KELLY MCEVERS, HOST:
Something remarkable happened in the bond market today. I know, the bond market. Just stay with me here. The yield on the 10-year year bond issued by the German government fell into negative territory for the first time. And here's what that means. If you bought one of the bonds and held onto it, you would actually lose money over time.
NPR's Jim Zarroli reports the drop in rates shows the growing nervousness about where the global economy is headed.
JIM ZARROLI, BYLINE: It is by now a familiar problem. Eight years after the subprime mortgage crisis, many of the richest and most developed countries of the world remain mired in slow growth, says MIT economist Simon Johnson.
SIMON JOHNSON: The fundamental facts of Japan and much of the Euro area are that growth is disappointing. Growth is low. Investors do not feel there are attractive places to put their money with good return to reasonable risk.
ZARROLI: Recently there's been something else to be worried about. Next week the United Kingdom will vote on whether to leave the European Union, and recent polls suggest the vote will be a lot closer than it once seemed. That's introducing a big, new level of uncertainty into the global economy, so a lot of investors are doing what they always do. They're pouring their money into government bonds.
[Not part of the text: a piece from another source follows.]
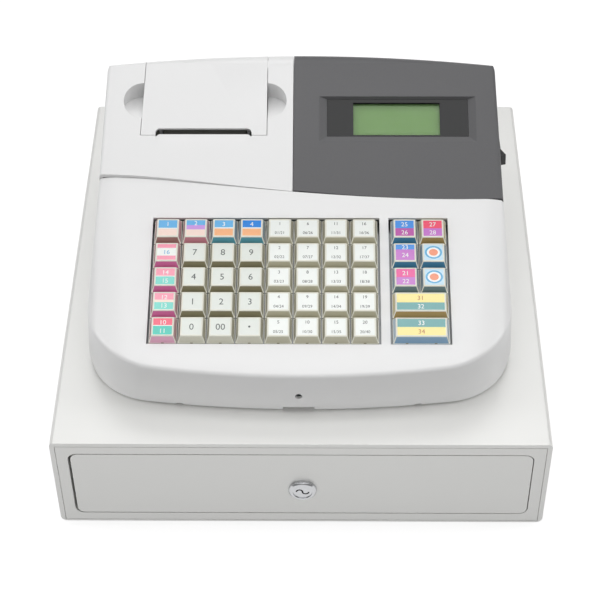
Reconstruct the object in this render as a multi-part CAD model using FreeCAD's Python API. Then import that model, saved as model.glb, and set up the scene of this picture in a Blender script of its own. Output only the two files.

David Blanchflower is a professor of economics at Dartmouth.
DAVID BLANCHFLOWER: People are looking for safety. They're looking for places to park their money.
ZARROLI: This surging demand for government bonds is driving down interest rates in the United States. And in some wealthy countries such as Sweden, Denmark, Switzerland and now Germany, bond rates have actually fallen below blue zero, Simon Johnson says.
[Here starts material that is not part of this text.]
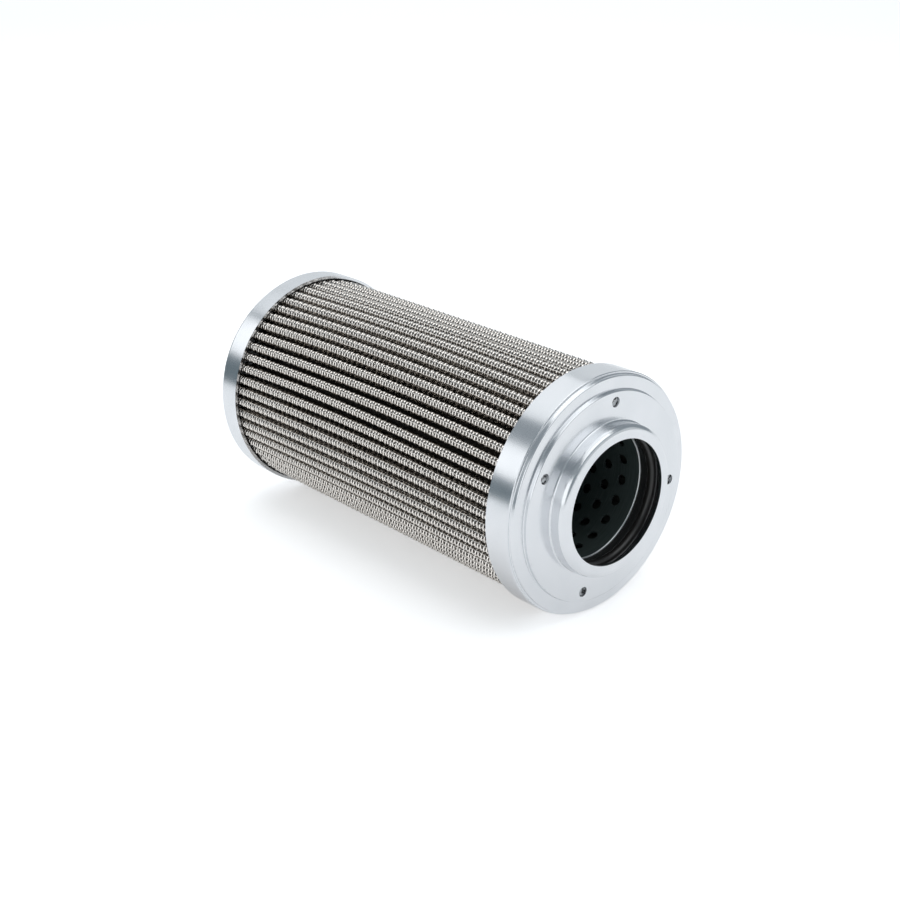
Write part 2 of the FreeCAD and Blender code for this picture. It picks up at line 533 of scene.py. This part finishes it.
@dataclass(frozen=True)
class PaleFloor:
    """White paper, which shows on its upper side only and has a glow of its own.

    The glow lights nothing. The camera and what mirrors the floor see it, so that the floor
    is white round the object's shadow.
    """

    colour: Colour = (0.93, 0.93, 0.93)
    glow_seen: float = 0.46
    glow_mirrored: float = 0.24
    roughness: float = 0.9
    roughness_spread: float = 0.05
    paper: Grain = Grain(0.02, 2.0)

    def material(self) -> bpy.types.Material:
        """Builds the finish.

        Returns:
            The material.
        """
        paint = Paint("pale_floor")
        paper = self.paper.over(paint)
        path = paint.node("ShaderNodeLightPath", {}, {}).outputs
        kinds = ("Is Camera Ray", "Is Glossy Ray", "Is Transmission Ray")
        seen, glossy, passed = (Signal(paint, path[kind]) for kind in kinds)
        glow = seen * self.glow_seen + (glossy + passed).at_most(1.0) * self.glow_mirrored
        paint.finish(
            Base_Color=self.colour,
            Roughness=self.roughness + paper * self.roughness_spread,
            Emission_Color=paint.blend(glow, BLACK, WHITE),
            Emission_Strength=1.0,
            Specular_IOR_Level=0.0,
        )
        clear = paint.node("ShaderNodeBsdfTransparent", {}, {})
        back = paint.node("ShaderNodeNewGeometry", {}, {}).outputs["Backfacing"]
        values = {0: back, 1: paint.shader.outputs[0], 2: clear.outputs[0]}
        sides = paint.node("ShaderNodeMixShader", {}, values)
        output = next(n for n in paint.tree.nodes if n.type == "OUTPUT_MATERIAL")
        paint.feed(output.inputs["Surface"], sides.outputs[0])
        return paint.material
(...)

JOHNSON: We have some countries - the most notable are in Europe - where the investors are willing to buy bonds that have a negative yield so you don't get compensated for putting your money into these bonds. You actually - it's like paying a little tax, if you like.
ZARROLI: Buying a bond that's guaranteed to lose you money may seem like a pretty crazy thing to do. It's actually not as irrational as it seems. Money market economist Tom Simons of Jefferies and Company says a lot of bonds are bought by big institutional investors, and they don't usually hold onto them very long. They sell them.
TOM SIMONS: I think that when an investor buys, say, a 10-year bond at a negative yield, what they're thinking is that, I'll hold this for a short period of time, let all of the period of uncertainty sort of dissipate. And then at that point, I'll probably get out of it.
ZARROLI: As long as rates are falling, investors who sell bonds can still make a profit. The risk is that something unexpected can happen. Rates could suddenly reverse course, and a lot of big investors could lose huge amounts of money, Tom Simon says.
SIMONS: One might assume that if the outlook brightened just in general that there would be a mass exodus from the negative yielding assets and that everybody would be selling at the same time. And if that happens, then losses could be substantial.
ZARROLI: Last week one of the most famous bond investors in the world, Bill Gross, tweeted a warning about the bond market. He said there are now $10 trillion worth of negative rate bonds on the market. This is a supernova that will explode one day, he said. He later appeared to walk back the remarks a bit.
In fact, risks are nothing new in the bond market. Unexpected changes in interest rates mean big losses for some investors and big gains for others. Tom Simons says the fact that negative rates are growing more common could add a psychological element to the market. It could make some investors more nervous. They could react in ways they never have before. But no one knows for sure because the world of negative rates is still such a new one. Jim Zarroli, NPR News, New York.